Любовь моя, это единственная возможность спасения и для меня, и для тебя.
Мы увидимся не раньше, чем кончится война. Уничтожь эту записку и, прошу тебя, не пытайся меня найти. Ради моего и твоего блага.
Люблю тебя и крепко целую! Анна».
Сжимая в руке записку, Джузеппе бессильно опустился на стул. Все это не укладывалось у него в голове. Анна, которая еще несколько часов назад была в его объятиях, исчезла, и неизвестно, где ее теперь искать. Он представил ее себе блуждающей по горам, представил попавшей в руки немцев, и все в нем похолодело.

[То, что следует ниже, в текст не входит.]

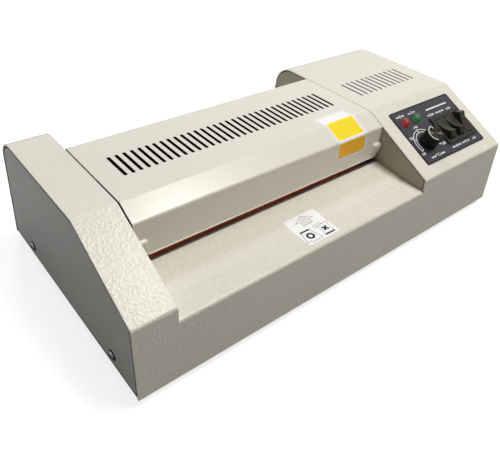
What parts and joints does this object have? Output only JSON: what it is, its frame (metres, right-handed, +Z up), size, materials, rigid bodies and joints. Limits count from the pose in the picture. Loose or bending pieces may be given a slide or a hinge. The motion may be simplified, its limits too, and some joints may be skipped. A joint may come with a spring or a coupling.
{
  "type": "desktop laminator",
  "caption": "Desktop pouch laminator: folded sheet-metal case, slotted hinged cover over geared heated rollers, sloping control panel with dial, lamps and rocker switches.",
  "frame": {"origin": "middle of the footprint, on the surface that the feet stand on", "axes": "+X to the right as the user faces the machine, +Y from the feed slot to the back, +Z up"},
  "size_m": [0.3884, 0.212, 0.104],
  "materials": {
    "cream_enamel": "hammer-textured baked enamel",
    "grey_enamel": "smooth satin paint",
    "zinc_plate": "zinc-plated sheet",
    "bright_steel": "ground bar",
    "aluminium": "spun bright",
    "brass": "sintered bush",
    "silicone_rubber": "matt red-brown silicone",
    "black_rubber": "matt",
    "white_nylon": "natural",
    "dark_plastic": "satin black",
    "panel_film": "satin dark slate",
    "dark_guide": "baked dark coating",
    "red_lens": "clear red",
    "green_lens": "clear green",
    "board": "green laminate",
    "ceramic": "white glazed",
    "black_screw": "black oxide"
  },
  "bodies": {
    "cabinet": {"outer_casing": "cream_enamel", "base_pan": "zinc_plate", "left_end_plate": "grey_enamel", "right_end_plate": "grey_enamel", "left_inner_wall": "grey_enamel", "right_inner_wall": "grey_enamel", "rubber_feet": "black_rubber", "casing_screws": "black_screw", "infeed_guide_strip": "dark_guide", "middle_lower_guide": "dark_guide", "middle_upper_guide": "dark_guide", "exit_guide": "dark_guide", "left_side_frame": "zinc_plate", "right_side_frame": "zinc_plate", "frame_tie_rods": "bright_steel", "lower_roller_bushes": "brass", "upper_bearing_blocks": "white_nylon", "pressure_springs": "bright_steel", "spring_bridges": "zinc_plate", "idler_stud": "bright_steel", "gear_motor": "zinc_plate", "motor_bracket": "zinc_plate", "heater_tubes": "ceramic", "heater_brackets": "zinc_plate", "upper_heat_shield": "dark_guide", "lower_heat_shield": "dark_guide", "temperature_sensor": "dark_plastic", "thermal_cutout": "dark_plastic", "control_panel": "panel_film", "potentiometer": "dark_plastic", "power_lamp": "red_lens", "ready_lamp": "green_lens", "rocker_switch_bodies": "dark_plastic", "circuit_board": "board", "power_inlet": "dark_plastic"},
    "cover": {"top_cover": "cream_enamel", "left_cover_catch": "cream_enamel", "right_cover_catch": "cream_enamel", "cover_hinge_pins": "bright_steel"},
    "lower_hot_roller": {"lower_hot_roller_core": "aluminium", "lower_hot_roller_sleeve": "silicone_rubber", "lower_hot_gear": "white_nylon"},
    "upper_hot_roller": {"upper_hot_roller_core": "aluminium", "upper_hot_roller_sleeve": "silicone_rubber", "upper_hot_gear": "white_nylon"},
    "lower_pull_roller": {"lower_pull_roller_shaft": "bright_steel", "lower_pull_roller_sleeve": "silicone_rubber", "lower_pull_gear": "white_nylon"},
    "upper_pull_roller": {"upper_pull_roller_shaft": "bright_steel", "upper_pull_roller_sleeve": "silicone_rubber", "upper_pull_gear": "white_nylon"},
    "idler": {"idler_gear": "white_nylon"},
    "pinion": {"motor_pinion": "white_nylon"},
    "knob": {"temperature_knob": "dark_plastic", "knob_cap": "aluminium"},
    "heat_switch": {"heat_rocker": "dark_plastic"},
    "direction_switch": {"direction_rocker": "dark_plastic"},
    "power_switch": {"power_rocker": "dark_plastic"}
  },
  "joints": [
    {"name": "cover_hinge", "type": "hinge", "parent": "cabinet", "child": "cover", "pos_m": [0, 0.042, 0.094], "axis": [-1, 0, 0], "range_deg": [0, 70]},
    {"name": "lower_hot_roller_spin", "type": "hinge", "parent": "cabinet", "child": "lower_hot_roller", "pos_m": [0, -0.036, 0.0495], "axis": [1, 0, 0], "continuous": true},
    {"name": "upper_hot_roller_spin", "type": "hinge", "parent": "cabinet", "child": "upper_hot_roller", "pos_m": [0, -0.036, 0.0745], "axis": [1, 0, 0], "continuous": true},
    {"name": "idler_spin", "type": "hinge", "parent": "cabinet", "child": "idler", "pos_m": [0, -0.01319, 0.04288], "axis": [1, 0, 0], "continuous": true},
    {"name": "lower_pull_roller_spin", "type": "hinge", "parent": "cabinet", "child": "lower_pull_roller", "pos_m": [0, 0.006, 0.052], "axis": [1, 0, 0], "continuous": true},
    {"name": "upper_pull_roller_spin", "type": "hinge", "parent": "cabinet", "child": "upper_pull_roller", "pos_m": [0, 0.006, 0.072], "axis": [1, 0, 0], "continuous": true},
    {"name": "pinion_spin", "type": "hinge", "parent": "cabinet", "child": "pinion", "pos_m": [0, 0.02507, 0.04599], "axis": [1, 0, 0], "continuous": true},
    {"name": "knob_turn", "type": "hinge", "parent": "cabinet", "child": "knob", "pos_m": [0.1121, -0.0786, 0.08177], "axis": [0, -0.4568, 0.8896], "range_deg": [-150, 150]},
    {"name": "heat_switch_rock", "type": "hinge", "parent": "cabinet", "child": "heat_switch", "pos_m": [0.1403, -0.07504, 0.08382], "axis": [1, 0, 0], "range_deg": [0, 42]},
    {"name": "direction_switch_rock", "type": "hinge", "parent": "cabinet", "child": "direction_switch", "pos_m": [0.1542, -0.07504, 0.08382], "axis": [1, 0, 0], "range_deg": [0, 42]},
    {"name": "power_switch_rock", "type": "hinge", "parent": "cabinet", "child": "power_switch", "pos_m": [0.1681, -0.07504, 0.08382], "axis": [1, 0, 0], "range_deg": [-42, 0]}
  ],
  "couplings": [
    {"joint": "upper_hot_roller_spin", "follows": "lower_hot_roller_spin", "ratio": -1},
    {"joint": "idler_spin", "follows": "lower_hot_roller_spin", "ratio": -1.1111},
    {"joint": "lower_pull_roller_spin", "follows": "lower_hot_roller_spin", "ratio": 1.25},
    {"joint": "upper_pull_roller_spin", "follows": "lower_hot_roller_spin", "ratio": -1.25},
    {"joint": "pinion_spin", "follows": "lower_hot_roller_spin", "ratio": -1.25}
  ]
}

Только на днях на границе нашли двух убитых контрабандистов, которых немцы расстреляли на месте, а сколько людей пропадало без вести, никто уже не считал.
Нужно было срочно что-то предпринимать. Он должен был найти ее, оберечь, защитить. Он вспомнил адрес надежного связного, который дал ему монсеньор Себастьяно Бригенти – единственный человек, который может помочь ему. И, вспомнив этот адрес, он тут же вышел из дома и отправился к Лодовико Джиларди, органисту церкви Сан-Джакомо.
Глава 6
Их подгоняли пинками, толкали прикладами ружей, всех этих женщин, детей и стариков, которых немцы сгоняли на площадь селения. Многим юношам и мужчинам удалось бежать, но женщины, старики и дети ждали расправы, окаменевшие от горя и страха. Все они застыли посреди площади в ожидании того, что должно произойти у них на глазах, устремив взгляды на десятерых заложников с руками, связанными за спиной, стоящих перед глухой стеной кирпичного дома.